→ What you are asked to do
Return only the lines from the top of the material through the line marked by "import Module from 'manifold-3d';", unaltered.

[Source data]
^^^^^^^^^^^^^^^^
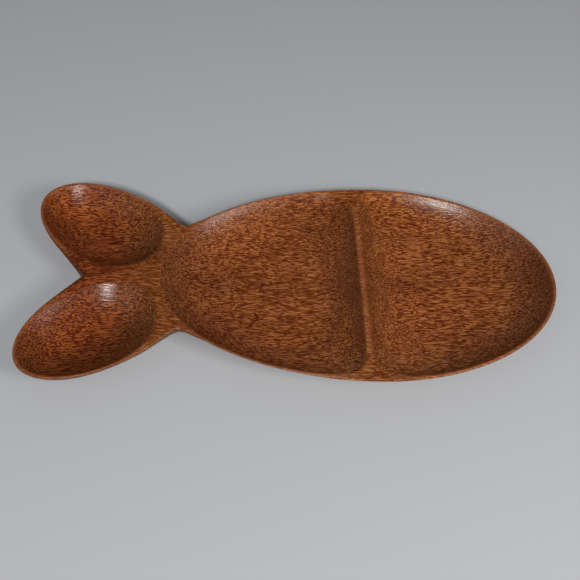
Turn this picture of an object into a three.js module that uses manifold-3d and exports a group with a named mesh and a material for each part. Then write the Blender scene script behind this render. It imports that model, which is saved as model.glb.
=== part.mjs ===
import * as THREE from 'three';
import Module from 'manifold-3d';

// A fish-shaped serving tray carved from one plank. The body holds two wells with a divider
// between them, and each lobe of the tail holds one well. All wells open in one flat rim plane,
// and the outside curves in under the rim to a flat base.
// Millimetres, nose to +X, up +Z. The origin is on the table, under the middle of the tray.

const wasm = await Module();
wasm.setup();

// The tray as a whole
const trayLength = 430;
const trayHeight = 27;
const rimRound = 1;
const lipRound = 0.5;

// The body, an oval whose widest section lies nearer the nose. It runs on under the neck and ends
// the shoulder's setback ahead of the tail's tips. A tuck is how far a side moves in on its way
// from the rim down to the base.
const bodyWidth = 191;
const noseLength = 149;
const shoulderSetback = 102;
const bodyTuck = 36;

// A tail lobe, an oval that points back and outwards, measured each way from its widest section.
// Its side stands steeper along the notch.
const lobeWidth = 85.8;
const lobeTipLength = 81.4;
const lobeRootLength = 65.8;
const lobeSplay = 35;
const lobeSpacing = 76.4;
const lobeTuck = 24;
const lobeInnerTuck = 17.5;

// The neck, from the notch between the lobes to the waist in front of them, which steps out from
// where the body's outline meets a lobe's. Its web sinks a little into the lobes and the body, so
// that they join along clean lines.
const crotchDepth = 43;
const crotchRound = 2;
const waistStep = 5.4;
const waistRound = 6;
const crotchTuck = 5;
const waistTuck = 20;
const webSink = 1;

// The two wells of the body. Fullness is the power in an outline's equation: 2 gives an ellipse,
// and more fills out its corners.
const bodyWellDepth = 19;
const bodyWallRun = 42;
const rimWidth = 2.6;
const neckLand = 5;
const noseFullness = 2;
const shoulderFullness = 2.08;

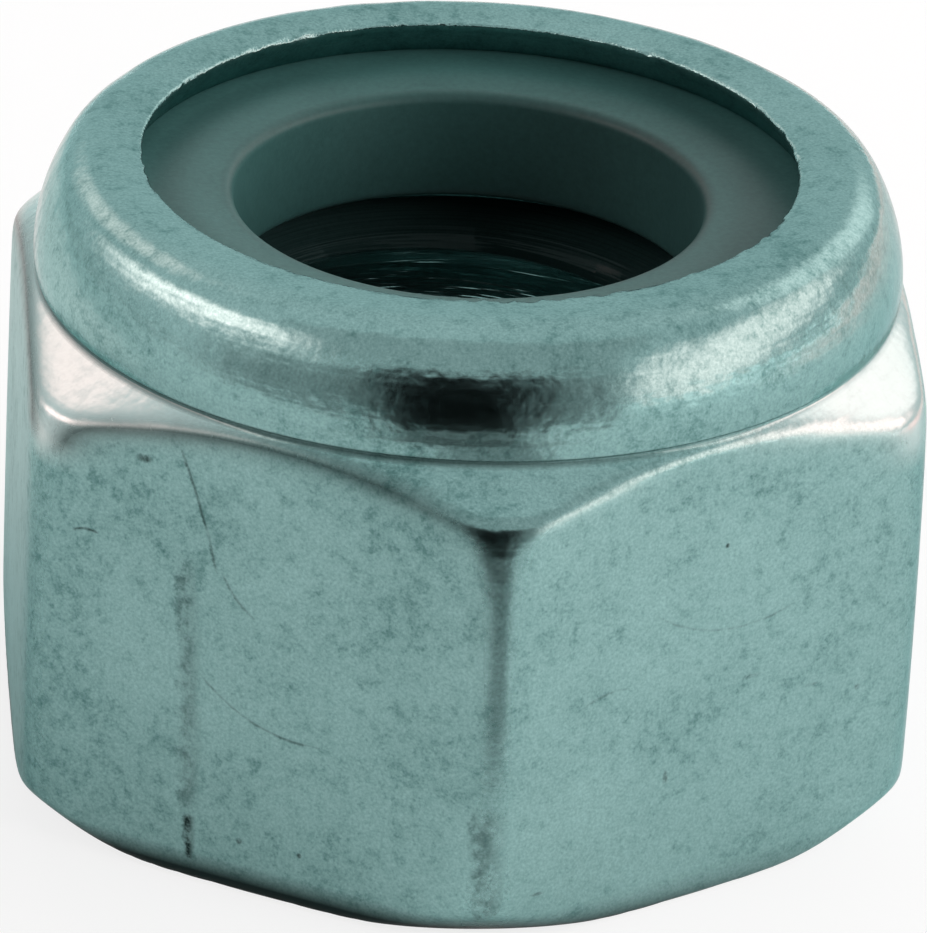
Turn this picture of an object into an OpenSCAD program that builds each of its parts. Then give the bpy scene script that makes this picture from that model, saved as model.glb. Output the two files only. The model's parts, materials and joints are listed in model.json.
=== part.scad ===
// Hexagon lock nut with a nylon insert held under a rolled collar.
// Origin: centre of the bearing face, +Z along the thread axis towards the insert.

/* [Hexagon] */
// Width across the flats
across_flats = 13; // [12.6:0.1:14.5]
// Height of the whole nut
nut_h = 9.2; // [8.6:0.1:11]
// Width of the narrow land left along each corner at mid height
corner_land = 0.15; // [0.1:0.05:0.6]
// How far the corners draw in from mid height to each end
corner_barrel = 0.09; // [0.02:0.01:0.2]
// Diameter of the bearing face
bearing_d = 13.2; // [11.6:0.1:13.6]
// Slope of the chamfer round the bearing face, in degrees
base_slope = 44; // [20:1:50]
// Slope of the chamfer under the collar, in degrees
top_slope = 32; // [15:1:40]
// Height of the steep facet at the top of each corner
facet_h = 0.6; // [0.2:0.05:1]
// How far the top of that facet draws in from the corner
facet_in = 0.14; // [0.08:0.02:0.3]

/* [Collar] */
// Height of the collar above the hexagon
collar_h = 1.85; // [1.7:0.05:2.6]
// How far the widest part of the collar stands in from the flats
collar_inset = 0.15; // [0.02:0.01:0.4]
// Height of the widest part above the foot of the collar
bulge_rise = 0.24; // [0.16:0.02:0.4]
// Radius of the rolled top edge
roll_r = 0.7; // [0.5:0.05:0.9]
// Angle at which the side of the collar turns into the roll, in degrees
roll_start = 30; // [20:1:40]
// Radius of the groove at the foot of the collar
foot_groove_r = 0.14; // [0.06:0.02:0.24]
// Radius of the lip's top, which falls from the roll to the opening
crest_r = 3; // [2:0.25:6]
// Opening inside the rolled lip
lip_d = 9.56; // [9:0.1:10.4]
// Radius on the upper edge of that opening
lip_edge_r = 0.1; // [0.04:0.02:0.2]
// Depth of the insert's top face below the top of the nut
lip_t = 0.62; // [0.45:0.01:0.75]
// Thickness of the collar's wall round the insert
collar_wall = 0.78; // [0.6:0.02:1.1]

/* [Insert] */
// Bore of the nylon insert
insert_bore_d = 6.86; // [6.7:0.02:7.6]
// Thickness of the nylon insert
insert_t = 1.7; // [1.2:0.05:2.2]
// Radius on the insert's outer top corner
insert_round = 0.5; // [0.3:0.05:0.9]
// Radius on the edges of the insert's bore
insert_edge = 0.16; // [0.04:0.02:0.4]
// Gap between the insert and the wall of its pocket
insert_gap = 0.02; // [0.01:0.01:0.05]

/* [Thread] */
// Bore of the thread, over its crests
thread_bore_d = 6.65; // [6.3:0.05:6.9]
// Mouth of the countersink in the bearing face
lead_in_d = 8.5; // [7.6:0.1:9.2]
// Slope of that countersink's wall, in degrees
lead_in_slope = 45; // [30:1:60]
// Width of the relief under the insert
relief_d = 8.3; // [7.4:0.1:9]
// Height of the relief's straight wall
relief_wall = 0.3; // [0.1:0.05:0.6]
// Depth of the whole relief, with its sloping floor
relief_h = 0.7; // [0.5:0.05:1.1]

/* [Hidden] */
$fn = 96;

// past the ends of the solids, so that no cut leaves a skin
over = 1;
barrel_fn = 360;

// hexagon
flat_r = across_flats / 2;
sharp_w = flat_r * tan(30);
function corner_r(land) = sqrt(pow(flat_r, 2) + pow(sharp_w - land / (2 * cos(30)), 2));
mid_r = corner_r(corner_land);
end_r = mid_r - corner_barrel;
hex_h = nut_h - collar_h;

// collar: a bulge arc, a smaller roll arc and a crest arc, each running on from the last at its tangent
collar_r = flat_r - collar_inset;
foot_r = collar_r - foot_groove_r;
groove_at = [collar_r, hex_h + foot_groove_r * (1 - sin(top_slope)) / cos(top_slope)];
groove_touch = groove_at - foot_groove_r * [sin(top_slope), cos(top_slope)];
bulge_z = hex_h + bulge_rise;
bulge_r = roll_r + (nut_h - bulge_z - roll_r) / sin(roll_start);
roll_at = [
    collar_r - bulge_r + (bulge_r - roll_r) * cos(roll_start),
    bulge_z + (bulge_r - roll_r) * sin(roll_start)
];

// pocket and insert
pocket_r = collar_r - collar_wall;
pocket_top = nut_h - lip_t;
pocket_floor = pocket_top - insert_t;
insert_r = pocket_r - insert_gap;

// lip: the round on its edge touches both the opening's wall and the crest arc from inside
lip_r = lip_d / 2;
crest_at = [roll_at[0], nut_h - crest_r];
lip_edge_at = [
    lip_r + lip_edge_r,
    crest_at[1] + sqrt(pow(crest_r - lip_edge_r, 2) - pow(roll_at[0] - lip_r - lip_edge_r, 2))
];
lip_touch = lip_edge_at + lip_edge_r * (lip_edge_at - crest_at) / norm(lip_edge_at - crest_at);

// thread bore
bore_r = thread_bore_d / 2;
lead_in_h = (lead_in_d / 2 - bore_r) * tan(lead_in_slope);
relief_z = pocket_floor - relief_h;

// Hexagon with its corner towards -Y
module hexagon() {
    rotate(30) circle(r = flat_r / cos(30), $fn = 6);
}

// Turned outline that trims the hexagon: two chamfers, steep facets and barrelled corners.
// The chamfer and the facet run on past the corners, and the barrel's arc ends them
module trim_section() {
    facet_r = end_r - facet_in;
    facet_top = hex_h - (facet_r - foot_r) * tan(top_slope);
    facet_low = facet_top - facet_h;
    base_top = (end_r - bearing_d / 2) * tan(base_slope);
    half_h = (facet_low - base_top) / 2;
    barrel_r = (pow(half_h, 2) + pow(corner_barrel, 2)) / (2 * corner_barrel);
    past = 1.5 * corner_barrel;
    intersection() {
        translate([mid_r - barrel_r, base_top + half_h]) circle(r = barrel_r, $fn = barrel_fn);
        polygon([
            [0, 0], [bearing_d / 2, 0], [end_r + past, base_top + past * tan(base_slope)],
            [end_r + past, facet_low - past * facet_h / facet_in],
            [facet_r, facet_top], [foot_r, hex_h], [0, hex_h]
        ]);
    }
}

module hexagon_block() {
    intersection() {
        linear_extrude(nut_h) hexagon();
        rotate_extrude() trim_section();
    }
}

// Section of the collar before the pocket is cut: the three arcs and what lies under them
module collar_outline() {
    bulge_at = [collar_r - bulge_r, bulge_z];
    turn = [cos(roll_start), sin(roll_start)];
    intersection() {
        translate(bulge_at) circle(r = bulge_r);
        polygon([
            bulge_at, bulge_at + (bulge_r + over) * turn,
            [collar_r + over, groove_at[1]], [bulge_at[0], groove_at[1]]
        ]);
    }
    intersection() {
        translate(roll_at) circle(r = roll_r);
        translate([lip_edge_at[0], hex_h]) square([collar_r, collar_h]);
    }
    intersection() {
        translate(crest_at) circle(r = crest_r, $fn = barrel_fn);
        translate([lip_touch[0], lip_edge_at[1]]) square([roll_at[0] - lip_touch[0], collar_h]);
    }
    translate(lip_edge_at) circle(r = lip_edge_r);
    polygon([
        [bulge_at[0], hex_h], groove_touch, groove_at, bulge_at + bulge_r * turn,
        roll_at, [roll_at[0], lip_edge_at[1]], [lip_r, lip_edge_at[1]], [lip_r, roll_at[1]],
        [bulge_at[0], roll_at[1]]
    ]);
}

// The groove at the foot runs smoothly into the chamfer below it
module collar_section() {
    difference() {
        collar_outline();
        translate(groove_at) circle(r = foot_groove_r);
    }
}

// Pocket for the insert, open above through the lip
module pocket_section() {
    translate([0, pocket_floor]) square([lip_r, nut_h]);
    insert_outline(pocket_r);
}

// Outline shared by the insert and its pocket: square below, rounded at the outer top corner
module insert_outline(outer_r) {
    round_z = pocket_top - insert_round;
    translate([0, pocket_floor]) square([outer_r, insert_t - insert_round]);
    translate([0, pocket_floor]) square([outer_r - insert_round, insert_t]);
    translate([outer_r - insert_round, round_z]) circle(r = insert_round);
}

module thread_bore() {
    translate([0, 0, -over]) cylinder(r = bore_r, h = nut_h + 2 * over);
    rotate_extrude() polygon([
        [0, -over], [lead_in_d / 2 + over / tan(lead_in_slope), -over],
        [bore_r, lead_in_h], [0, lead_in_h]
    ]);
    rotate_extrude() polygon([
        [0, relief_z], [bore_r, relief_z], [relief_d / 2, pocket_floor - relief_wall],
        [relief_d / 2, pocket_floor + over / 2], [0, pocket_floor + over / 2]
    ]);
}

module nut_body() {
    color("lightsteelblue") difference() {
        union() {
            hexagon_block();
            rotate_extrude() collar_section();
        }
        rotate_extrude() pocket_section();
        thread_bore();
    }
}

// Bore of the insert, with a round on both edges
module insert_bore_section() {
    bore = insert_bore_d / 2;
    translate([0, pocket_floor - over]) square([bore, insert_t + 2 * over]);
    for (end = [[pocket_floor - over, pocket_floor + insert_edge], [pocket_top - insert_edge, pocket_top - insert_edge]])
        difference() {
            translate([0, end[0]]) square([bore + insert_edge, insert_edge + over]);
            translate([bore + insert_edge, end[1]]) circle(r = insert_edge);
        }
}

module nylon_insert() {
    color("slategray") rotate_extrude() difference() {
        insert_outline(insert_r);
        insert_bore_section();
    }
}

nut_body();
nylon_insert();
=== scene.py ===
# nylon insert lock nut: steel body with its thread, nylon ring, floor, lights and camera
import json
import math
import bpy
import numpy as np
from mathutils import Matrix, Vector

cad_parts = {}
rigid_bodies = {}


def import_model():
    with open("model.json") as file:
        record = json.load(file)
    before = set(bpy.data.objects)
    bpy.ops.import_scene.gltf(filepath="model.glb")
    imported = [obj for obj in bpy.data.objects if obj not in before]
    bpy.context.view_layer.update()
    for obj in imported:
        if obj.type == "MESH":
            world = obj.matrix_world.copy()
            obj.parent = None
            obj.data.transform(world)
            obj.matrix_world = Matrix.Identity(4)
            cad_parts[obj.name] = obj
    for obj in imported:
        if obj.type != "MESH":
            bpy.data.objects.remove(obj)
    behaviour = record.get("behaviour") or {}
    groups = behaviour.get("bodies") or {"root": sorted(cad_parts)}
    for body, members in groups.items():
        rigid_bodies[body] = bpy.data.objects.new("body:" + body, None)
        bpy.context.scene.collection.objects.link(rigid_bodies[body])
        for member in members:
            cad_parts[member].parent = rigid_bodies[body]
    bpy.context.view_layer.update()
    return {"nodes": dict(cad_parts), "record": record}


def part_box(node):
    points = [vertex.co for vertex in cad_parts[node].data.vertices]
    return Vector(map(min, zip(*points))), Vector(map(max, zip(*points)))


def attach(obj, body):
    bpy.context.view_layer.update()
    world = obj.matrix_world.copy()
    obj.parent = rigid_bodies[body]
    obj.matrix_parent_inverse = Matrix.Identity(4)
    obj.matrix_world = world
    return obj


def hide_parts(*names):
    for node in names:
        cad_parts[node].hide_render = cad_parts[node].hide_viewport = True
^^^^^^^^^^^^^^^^
→ Reply to the exercise
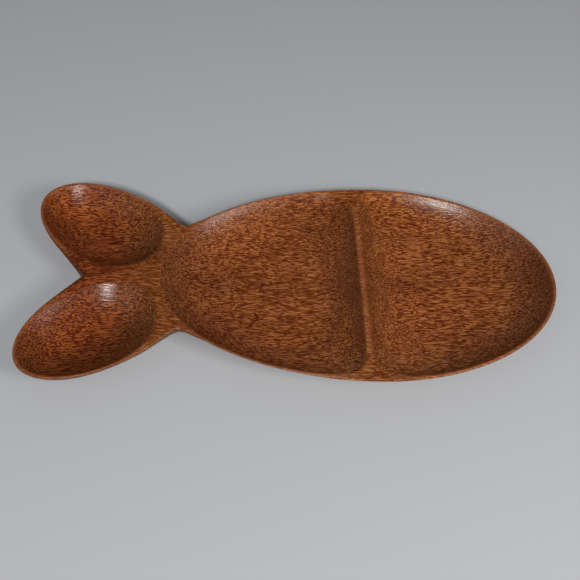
Turn this picture of an object into a three.js module that uses manifold-3d and exports a group with a named mesh and a material for each part. Then write the Blender scene script behind this render. It imports that model, which is saved as model.glb.
=== part.mjs ===
import * as THREE from 'three';
import Module from 'manifold-3d';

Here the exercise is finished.